Audrey Diwan, avec une caméra portée à l’épaule, filme la période dans toute sa crudité, sans pathos, sans jugement ni commentaire, de façon comportementaliste et intimiste à la fois. Plus qu’un film "social", elle réalise du coup une œuvre aussi subjective que le roman de Annie Ernaux dont elle s’est inspirée (1). Anne, incarnée par la fascinante Anamaria Vartolomei, découvre son corps, sa faiblesse, sa puissance, son encombrement, son éloignement, à l’occasion de cet "événement".


 

La cinéaste et l’actrice sont plus près de cette réalité qui n’en finit pas d’étonner les individus "libres" que nous croyons être devenus au fil des siècles, et particulièrement après Mai 1968, quelques année plus tard que le temps du film. Chaque corps - ses humeurs, ses structures, ses formations et ses déformations, ses douleurs, ses plaisirs -, est une prison personnelle, tout autant qu’un élément social, subversif par définition, que les autorités ont donc intérêt à contrôler. Ce qu’elles font depuis toujours, d’innombrables façons, de plus en plus innovantes, ce qu’on commence tout juste à redécouvrir. Le plus visible a toujours été la tutelle des femmes, individuellement et collectivement, mais les hommes dominants aussi.


 


 

Avec L’Événement, ce récit de 2021, à partir d’un sujet bien connu et bien genré daté d’il y a 60 ans, Audrey Diwan par sa manière, entraîne sur des chemins de réflexion nouveaux (2). "Mon corps m’appartient", "Notre corps, nous-mêmes", "Own your Body", les vieux slogans de notre vieille lutte sont peut-être, désormais, à retricoter, autrement.

Anne Vignaux-Laurent
Jeune Cinéma en ligne directe

1. Annie Ernaux, L’Événement, Paris, Gallimard, 2000.

2. Un film soutenu par Amnesty International qui organise des projections avec débats ne peut-être qu’un "film-choc", et pas seulement "une affaire de femmes" (2)

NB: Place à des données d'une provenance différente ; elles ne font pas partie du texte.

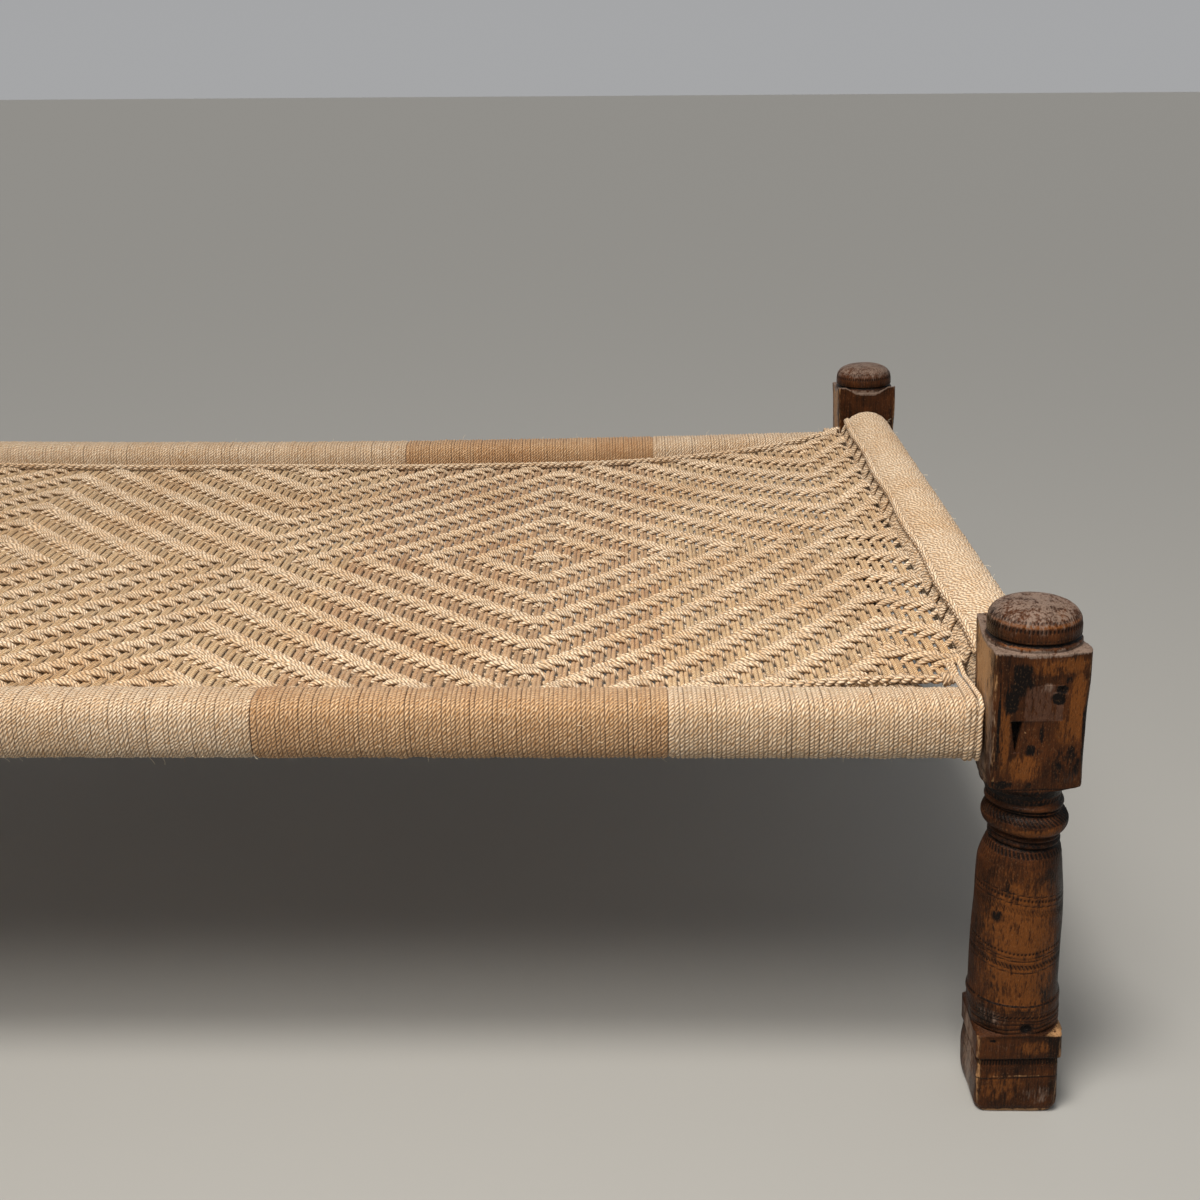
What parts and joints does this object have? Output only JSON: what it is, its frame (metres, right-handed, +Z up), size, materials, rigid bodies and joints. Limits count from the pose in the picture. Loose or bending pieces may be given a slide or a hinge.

L’Événement. Réal : Audrey Diwan ; sc : A.E. & Marcia Romano, d’après le roman de Annie Ernaux ; ph : Laurent Tangy ; mont : Géraldine Mangenot ; mu : Evgueni Galperine & Sacha Galperine ; déc : Diéné Bérète. Int : Anamaria Vartolomei, Sabine Bonnaire, Anna Mouglalis, Kacey Mottet-Klein, Luana Bajrami, Louise Chevillotte, Fabrizio Rongione, Pio Marmaï (France, 2021, 99 mn).